The highs and lows of China’s economy

China’s policies kept its economy stagnant, underdeveloped, centrally managed, enormously inefficient, and isolated from the rest of the world before the start of economic reforms and trade liberalisation about 40 years ago. But, since its opening up to the foreign trade and investment and implementation of freemarket reforms in 1979, it has been among the world’s fastest-growing economies, with the real annual gross domestic product (GDP) growth averaging 9.5 per cent through 2018, which according to the World Bank was the “fastest sustained expansion by such a huge economy in history.”

China has quadrupled its average GDP every eight years and lifted an estimated 800 million people out of poverty. The country has even surpassed the United States as the world’s largest economy, manufacturer, goods dealer, and holder of foreign exchange reserves (on a purchasing power parity basis). As a result, China has become one of the most important trading partners of America and is the largest merchandise trading partner, largest import source, and third-largest export market of the United States. China is the largest foreign holder of the treasury bonds of the United States, which further helps pay the federal debt and keep interest rates low in the United States.

The economy of China has matured, and its real GDP growth has slowed dramatically, from 14.2% in 2007 to 6.6 per cent in 2018, with the International Monetary Fund (IMF) projecting growth of 5.5 per cent by 2024. Slower economic growth has been accepted by the Chinese government, which has even dubbed it the “new normal” and acknowledged the need for China to adopt a new growth model that relies less on fixed investment and exports and more on private consumption, services, and innovation to drive economic growth. Such reforms are required for China to avoid falling into the “middle-income trap,” which occurs when countries reach a given economic level but cannot adopt new sources
of development, such as innovation, and thus results in significantly declined economic growth rates.

According to HSBC, China has never been this inexpensive in comparison to India, which has increased its position in the world’s second-largest market from ‘neutral’ to ‘overweight.’ HSBC has joined a spate of other brokerages, including UBS, Nomura, and Jefferies, in increasing their exposure to China, citing diminishing obstacles and attractive values.

Before the November 15 virtual summit between US President Joe Biden and his Chinese counterpart Chinese President Xi Jinping, Chinese markets were down.
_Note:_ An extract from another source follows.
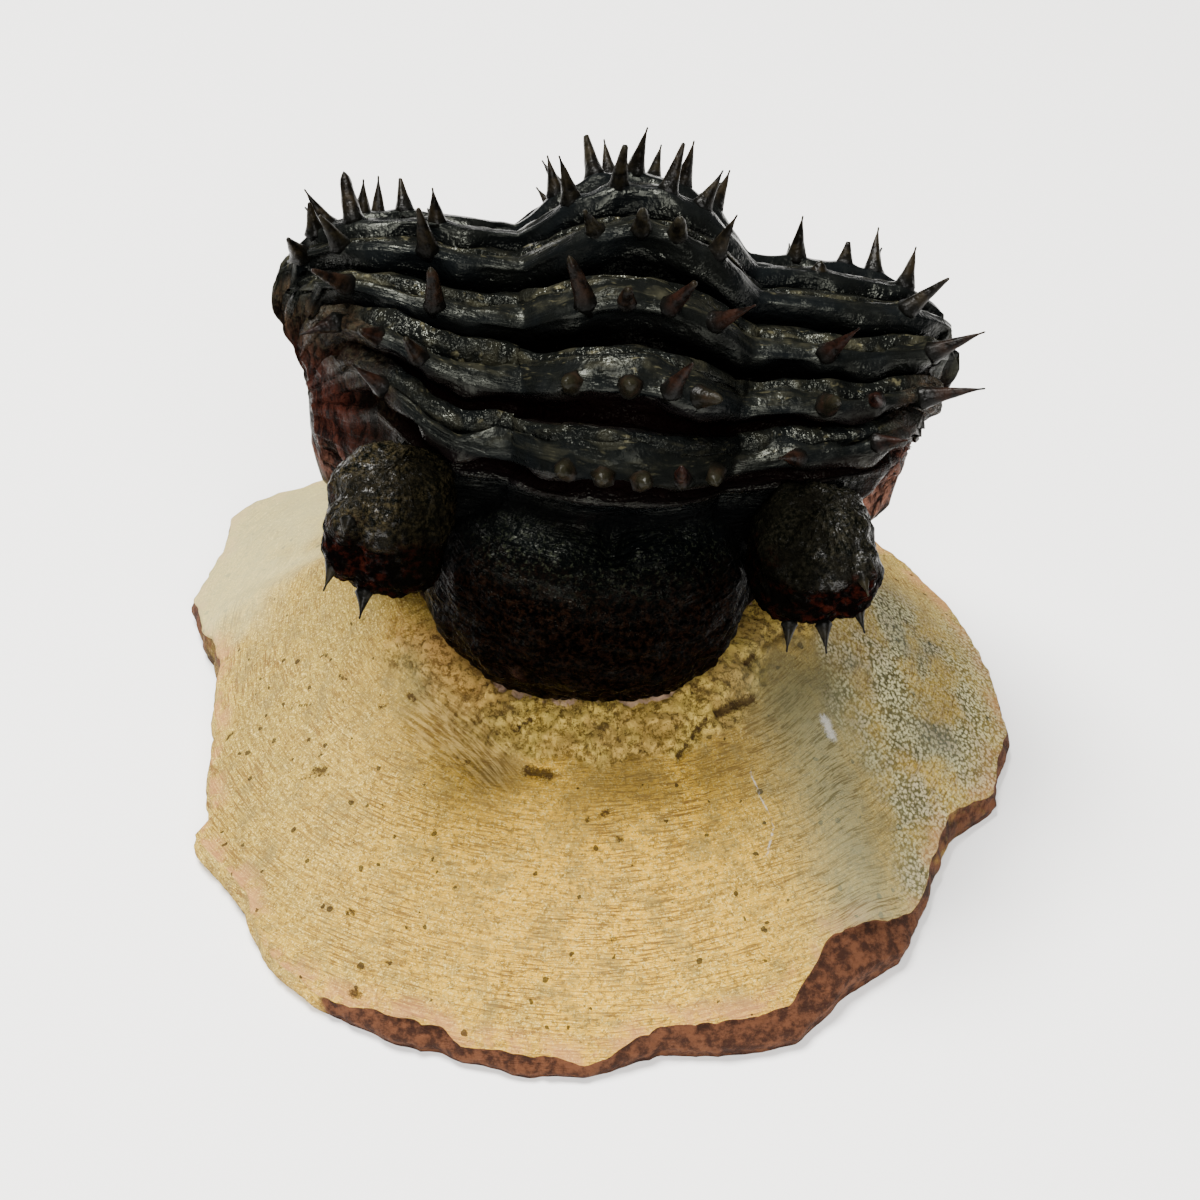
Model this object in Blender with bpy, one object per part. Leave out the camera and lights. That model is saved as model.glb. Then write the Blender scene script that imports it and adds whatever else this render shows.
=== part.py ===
"""A spiny trilobite fossil, arched over like a hairpin and standing on its mound of limestone.

The head faces -Y and hangs over the front of the mound, the thorax climbs from it and turns over the top,
and the tail runs down the back into the stone. The model is in metres, +Z up, with the origin under the
middle of the stone.

The trilobite's body is a UV sphere that a formula moulds. Its poles are the middles of the two flanks. PHI,
in degrees, runs round the arch in the plane of symmetry: 0 is straight ahead, 90 the top and 180 the back.
ACROSS runs from the mid line (0) over the shoulder (SHOULDER) to the middle of the flank (1).
"""

import math

import bmesh
import bpy
import numpy as np
from mathutils import Matrix, Vector

MM = 0.001

# ---- The arch of the body, in millimetres and degrees ----
ARCH_Y = 7.0
ARCH_Z = 36.0
FIRST_RING = 30.0
RING_PITCH = 17.2
THORAX_RINGS = 11
TAIL_END = 236.0

# Height of the side lobes and cheeks above the arch's centre, by angle round the arch
SIDE_RADIUS = [
    (-60, 22.0), (-47, 18.0), (-30, 16.0), (-15, 15.0), (0, 15.0), (14, 16.0), (30, 17.1), (47, 17.2),
    (64, 17.1), (82, 17.5), (99, 16.8), (117, 16.0), (135, 15.6), (152, 15.4), (170, 15.6), (187, 17.0),
    (205, 20.0), (220, 24.0), (236, 27.5), (250, 28.5), (270, 27.0), (300, 22.0),
]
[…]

The clean technology ecosystem was hit hard by Elon Musk’s Tesla stock sales since electric vehicles, solar, and wind power were all down, as were the semiconductors.

Despite having extraordinarily huge overall market capitalizations by international standards, China’s stock markets are still relatively young and play a smaller role than in the US. Since equity finance may be a substantial component in economic growth, China benefits greatly from continued market expansion. Giving foreign investors more access is a step towards developing the country’s financial markets, but the key challenge will be to overcome investor scepticism.
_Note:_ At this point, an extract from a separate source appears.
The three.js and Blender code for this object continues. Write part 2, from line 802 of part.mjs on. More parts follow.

Hong Kong media has reported that The Beijing Stock Exchange, which launched trading on November 15, has seen the trading volume getting lower and lower. By November 23, the one-day trading of the Beijing Stock Exchange was only one-third of the amount left, a loss of about 67% from the transaction amount as compared to 15th.

On November 22, in response to the new downward pressure on the Chinese economy, Premier Li Keqiang convened a meeting of local officials in Shanghai. At the same time, the General Office of the State Council of the Communist Party of China issued a document calling for greater efforts to help small and medium-sized enterprises and encourage local governments to arrange relief funds. A few days ago, the International Monetary Fund (IMF) released its annual report on the Chinese economy and pointed out that China’s economy ” downside risks are increasing.” (Courtesy The Economic Times)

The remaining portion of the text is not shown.